003有間皇子と藤白坂



わかやま歴史物語のストーリー003のテーマは

「悲劇の皇子 有間皇子と藤白坂」


海南市藤白にある白神社
境内の東側に駐車場があって、すぐ横の鳥居から入る。







熊野古道、藤白王子跡でもある。

建仁元年(1201年)に後鳥羽上皇が催された藤白王子和歌会が有名で
その時の「熊野懐紙」御宸翰(ごしんかん)は国宝となっている・・・
というようなことが書かれている。


これがその書のようだが、まったく読めない。






神職鈴木氏の氏神ニギハヤヒを祀る。






鈴木氏は熊野から来た。






境内西側。ここから熊野古道に出る。





境内西の端にある有間皇子神社。


640年有間皇子誕生 。
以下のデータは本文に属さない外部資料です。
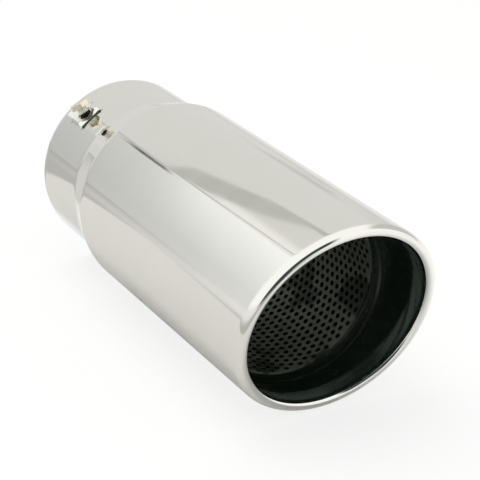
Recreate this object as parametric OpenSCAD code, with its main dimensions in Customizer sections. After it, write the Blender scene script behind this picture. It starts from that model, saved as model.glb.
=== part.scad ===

父は 軽皇子、母は阿倍氏の小足媛。

645年乙巳の変軽皇子が即位して孝徳天皇となる。
中大兄皇子が皇太子となりその妹、間人皇女が孝徳皇后となる。
有間皇子5歳。結果的に、人生が決まった瞬間だったのかもしれない。

652年いわゆる前期難波宮完成。
翌653年、中大兄皇子、間人皇女ら板蓋宮に戻る。
有間皇子は難波に居たのか、それとも?

654年孝徳天皇崩御。翌655年、斉明天皇(皇極重祚)即位。
孝徳天皇がひとり難波の地で死去した時、有間皇子は15歳。後ろ盾なし。
父の死後、心の病を癒すためと称し牟婁の湯(白浜)に赴いた・・・・・

658年謀反を疑われ有間皇子処刑。19歳。
罠に嵌ったのか、それとも本当に謀反を企てたのか?



処刑地とされる藤白坂。






斉明天皇から見れば、有間皇子は弟(孝徳)の子。
処刑に関して、斉明天皇がどういう姿勢だったのかは知らない。

蘇我赤兄有間皇子を調略した、ということになっている。 
単独説もあるが、中大兄皇子に命じられたという通説がもっともだと思う。





有間皇子が詠んだとされる有名な二首がある。


①磐代の 浜松が枝を 引き結び ま幸くあらば また還り見む

②家にあらば笥に盛る飯を草枕 旅にしあれば椎の葉に盛る


処刑に先んじて磐代(いわしろ・みなべ町)の地で詠んだとされている。
が、後世の人物が詠んだという説もあれば
湯治に赴いた時のものだという説もある。




以前、御坊市にある岩内(いわうち)古墳を見に行った。





副葬品が、地方豪族ではあり得ない身分の高さを示していること。
そして、有間皇子の側近で皇子と共に処刑された塩屋連このしろ
が治めていた土地にあることが有間皇子伝承古墳とされる理由らしい。



斉明天皇や中大兄が亡くなってから、塩屋氏が自らの土地に
皇子にふさわしい古墳を造ったというのが故森浩一氏の見解らしい。